Por outro lado, a concessionária de energia elétrica, por se tratar de responsabilidade civil objetiva, ou seja, sem discussão a respeito de culpa, apenas se exime do dever de indenizar os prejuízos suportados pelos consumidores quando comprovar a inexistência de deficiência no fornecimento de energia ou algumas das excludentes do dever de indenizar (culpa exclusiva do consumidor, caso fortuito ou força maior), tendo em vista ser obrigada a fornecer serviços adequados, eficientes, seguros e contínuos, sob pena de ter de reparar os danos causados, nos termos do artigo 22 do Código de Defesa do Consumidor, sic:

Art. 22 - Os órgãos públicos, por si ou suas empresas, concessionárias, permissionárias ou sob qualquer outra forma de empreendimento, são obrigados a fornecer serviços adequados, eficientes, seguros e, quanto aos essenciais, contínuos.

Parágrafo único.
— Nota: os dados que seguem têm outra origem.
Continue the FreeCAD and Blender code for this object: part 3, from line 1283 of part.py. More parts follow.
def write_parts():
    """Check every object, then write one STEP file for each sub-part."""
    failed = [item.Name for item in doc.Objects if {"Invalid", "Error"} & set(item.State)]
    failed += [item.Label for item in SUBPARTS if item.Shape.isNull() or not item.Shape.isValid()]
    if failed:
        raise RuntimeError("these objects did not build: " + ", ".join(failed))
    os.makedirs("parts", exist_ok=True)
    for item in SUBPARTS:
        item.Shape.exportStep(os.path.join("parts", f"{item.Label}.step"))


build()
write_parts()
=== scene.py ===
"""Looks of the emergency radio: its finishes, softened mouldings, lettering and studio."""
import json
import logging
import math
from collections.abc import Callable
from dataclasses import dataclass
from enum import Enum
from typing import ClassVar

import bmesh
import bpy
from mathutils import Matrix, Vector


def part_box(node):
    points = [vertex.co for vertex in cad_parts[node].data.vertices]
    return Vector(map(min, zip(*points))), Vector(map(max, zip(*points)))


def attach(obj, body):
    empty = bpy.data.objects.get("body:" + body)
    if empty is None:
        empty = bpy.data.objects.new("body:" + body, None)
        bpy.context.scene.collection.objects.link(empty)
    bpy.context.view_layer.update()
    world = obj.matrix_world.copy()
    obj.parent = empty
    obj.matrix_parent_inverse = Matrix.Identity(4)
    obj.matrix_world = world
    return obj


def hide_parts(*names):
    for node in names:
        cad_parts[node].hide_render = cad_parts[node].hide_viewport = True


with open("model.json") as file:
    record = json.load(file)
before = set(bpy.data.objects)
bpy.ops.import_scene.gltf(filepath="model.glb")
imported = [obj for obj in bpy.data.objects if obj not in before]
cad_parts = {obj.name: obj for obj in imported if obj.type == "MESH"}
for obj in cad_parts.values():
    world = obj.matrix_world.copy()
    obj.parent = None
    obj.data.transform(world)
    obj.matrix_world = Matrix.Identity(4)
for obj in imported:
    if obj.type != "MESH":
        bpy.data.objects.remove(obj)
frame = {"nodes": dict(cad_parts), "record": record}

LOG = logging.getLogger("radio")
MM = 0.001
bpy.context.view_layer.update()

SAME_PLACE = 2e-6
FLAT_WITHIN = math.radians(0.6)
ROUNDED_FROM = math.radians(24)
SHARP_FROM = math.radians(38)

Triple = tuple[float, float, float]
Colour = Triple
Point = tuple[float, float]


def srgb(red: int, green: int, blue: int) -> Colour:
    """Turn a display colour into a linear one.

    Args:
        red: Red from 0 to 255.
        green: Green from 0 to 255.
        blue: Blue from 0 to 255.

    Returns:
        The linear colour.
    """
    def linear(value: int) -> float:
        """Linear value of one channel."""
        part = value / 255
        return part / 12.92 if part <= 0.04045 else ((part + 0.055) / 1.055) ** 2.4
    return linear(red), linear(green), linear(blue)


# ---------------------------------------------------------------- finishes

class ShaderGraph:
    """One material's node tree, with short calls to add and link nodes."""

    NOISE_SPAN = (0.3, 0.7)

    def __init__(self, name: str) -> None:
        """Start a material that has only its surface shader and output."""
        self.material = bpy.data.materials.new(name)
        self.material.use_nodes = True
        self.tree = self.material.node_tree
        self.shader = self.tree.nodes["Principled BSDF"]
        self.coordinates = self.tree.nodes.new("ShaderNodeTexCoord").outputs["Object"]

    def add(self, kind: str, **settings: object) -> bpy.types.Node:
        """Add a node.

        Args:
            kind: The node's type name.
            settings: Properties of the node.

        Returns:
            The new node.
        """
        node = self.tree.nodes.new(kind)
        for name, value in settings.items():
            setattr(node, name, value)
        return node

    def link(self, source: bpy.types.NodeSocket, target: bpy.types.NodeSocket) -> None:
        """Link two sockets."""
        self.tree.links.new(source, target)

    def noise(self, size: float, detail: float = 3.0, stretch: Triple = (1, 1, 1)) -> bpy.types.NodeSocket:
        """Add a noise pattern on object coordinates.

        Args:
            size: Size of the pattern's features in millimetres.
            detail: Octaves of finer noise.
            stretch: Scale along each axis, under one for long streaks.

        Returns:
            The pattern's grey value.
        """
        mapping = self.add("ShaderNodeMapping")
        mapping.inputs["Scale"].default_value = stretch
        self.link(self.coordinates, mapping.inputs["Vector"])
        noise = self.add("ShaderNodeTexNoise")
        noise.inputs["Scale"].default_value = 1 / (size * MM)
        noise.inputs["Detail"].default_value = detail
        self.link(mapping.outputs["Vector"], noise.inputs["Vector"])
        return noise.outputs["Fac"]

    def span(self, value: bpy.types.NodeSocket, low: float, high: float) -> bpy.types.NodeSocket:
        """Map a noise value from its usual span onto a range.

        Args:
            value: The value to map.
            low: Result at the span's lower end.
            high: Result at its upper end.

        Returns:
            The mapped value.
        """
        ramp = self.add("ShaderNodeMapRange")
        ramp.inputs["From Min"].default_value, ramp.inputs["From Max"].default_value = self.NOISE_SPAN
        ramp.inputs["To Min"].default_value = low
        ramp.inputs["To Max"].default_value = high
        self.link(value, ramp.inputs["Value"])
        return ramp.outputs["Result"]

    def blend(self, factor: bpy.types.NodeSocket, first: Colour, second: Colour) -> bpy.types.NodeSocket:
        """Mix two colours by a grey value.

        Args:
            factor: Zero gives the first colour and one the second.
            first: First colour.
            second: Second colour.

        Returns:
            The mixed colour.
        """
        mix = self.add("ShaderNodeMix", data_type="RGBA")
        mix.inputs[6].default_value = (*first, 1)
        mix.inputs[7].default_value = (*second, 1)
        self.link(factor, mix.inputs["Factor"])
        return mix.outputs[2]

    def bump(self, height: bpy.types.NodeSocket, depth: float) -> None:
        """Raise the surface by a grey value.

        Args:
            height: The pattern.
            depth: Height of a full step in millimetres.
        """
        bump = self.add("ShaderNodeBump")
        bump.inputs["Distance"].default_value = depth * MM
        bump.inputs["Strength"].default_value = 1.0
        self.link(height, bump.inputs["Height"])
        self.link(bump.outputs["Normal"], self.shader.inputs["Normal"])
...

Nos casos de descumprimento, total ou parcial, das obrigações referidas neste artigo, serão as pessoas jurídicas compelidas a cumpri-las e a reparar os danos causados, na forma prevista neste código.
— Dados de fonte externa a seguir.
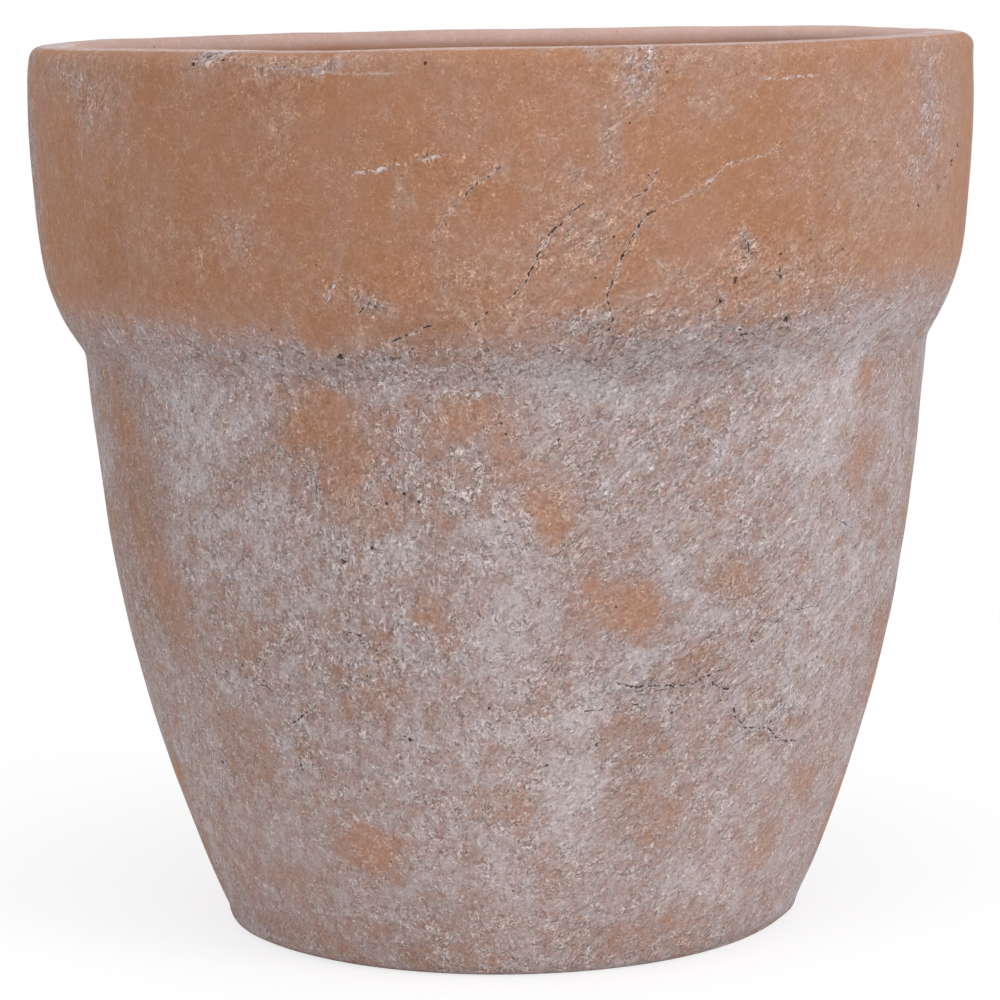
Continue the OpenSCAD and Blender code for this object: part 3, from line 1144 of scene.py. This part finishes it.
@dataclass(frozen=True)
class HandFinish:
    """How the pot departs from a true turned shape, in mm.

    Each ripple has its size and its height.
    """

    RIPPLE_SEED = 17.0
    OFF_THE_GROUND = (-1.0, -0.75)
    bulges: tuple[Bulge, ...] = (
        Bulge(90, 266, 35, 26, 1.1),
        Bulge(-90, 200, 35, 34, -1.15),
        Bulge(90, 100, 35, 60, 0.75),
        Bulge(90, 10, 35, 8, -0.75),
        Bulge(82, 0, 12, 3, 1.8),
        Bulge(55, 0, 16, 4, -3.7),
        Bulge(-68, 0, 28, 5, 2.0),
        Bulge(-85, 6.5, 30, 4, -0.5),
        Bulge(90, 373, 35, 4, 0.5),
        Bulge(95, 380, 40, 3, -0.9),
        Bulge(-90, 372.5, 35, 4, -0.6),
        Bulge(-90, 345, 35, 20, 0.35),
        Bulge(-172, 379, 24, 6, -0.7),
        Bulge(90, 243, 35, 12, 0.5),
        Bulge(90, 190, 35, 40, 0.3),
    )
    ripples: tuple[tuple[float, float], ...] = ((70, 0.5), (26, 0.25), (10, 0.12))
    collar_tilt: float = 2.0
    tilt_sets_in: tuple[float, float] = (225.0, 285.0)
    tilt_fades: tuple[float, float] = (300.0, 325.0)

    def depart(self, skin: Skin) -> np.ndarray:
        """Works out the departure, which is level where the surface faces down and slants the collar's edge.

        Args:
            skin: Points of the true shape.

        Returns:
            How far each point moves, in mm.
        """
        out = np.zeros(len(skin.azimuth))
        for number, (size, height) in enumerate(self.ripples):
            out += height * skin.ripple(size, self.RIPPLE_SEED + number)
        for bulge in self.bulges:
            away = ((skin.azimuth - bulge.azimuth + 180) % 360 - 180) / bulge.wide_deg
            out += bulge.out * np.exp(-(away**2) - ((skin.height - bulge.height) / bulge.tall) ** 2)
        clear_of_ground = smooth_step(skin.outward[:, 2], *self.OFF_THE_GROUND)
        level = skin.place * [1, 1, 0] / skin.radius[:, None]
        way = np.where(skin.outward[:, 2:] < 0, level, skin.outward)
        tilted = smooth_step(skin.height, *self.tilt_sets_in)
        tilted = tilted * (1 - smooth_step(skin.height, *self.tilt_fades))
        lift = self.collar_tilt * np.sin(np.radians(skin.azimuth)) * tilted
        moved = way * (out * clear_of_ground)[:, None] + np.array([0, 0, 1.0]) * lift[:, None]
        return moved * skin.is_outside[:, None]


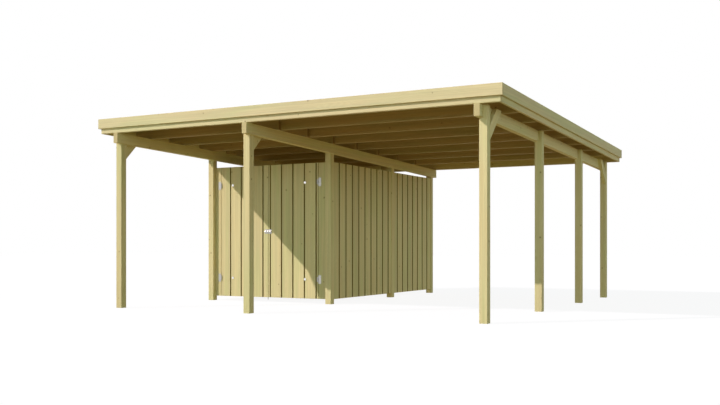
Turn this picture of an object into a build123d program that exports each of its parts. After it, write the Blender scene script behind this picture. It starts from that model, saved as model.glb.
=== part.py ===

In casu, em que pes eo enetendimento da r. magistrada de origem, o conjunto fático-probatório colacionado aos autos comprovou o dano material suportado pelo autor conforme os laudos de vistorias elaborados por profissional habilitado e fotografias acostados com a petição inicial (evento 01 doc 10), desincumbindo-se o requerente do ônus que lhe recaia, conforme o disposto no artigo 373, inc. I, da legislação processual.

Nesse torvelinho, sinalo que, consoante entendimento já manifestado por este Tribunal de Justiça, o laudo firmado por profissional agrícola, inclusive com registro no Conselho Regional de Engenharia e Agricultura, é prova suficiente dos danos sofridos, não havendo razão para que não lhe empreste crédito e verossimilhança, inexistindo qualquer comprovação por parte da demandada de que seja parcial ou suspeito.

Reforça-se que o laudo apresentado é suficiente para comprovar o prejuízo material suportado pelo autor, pois indica a quantidade e o valor do fumo perdido, assim como as especificações das classes dos produtos que sofreram deterioração.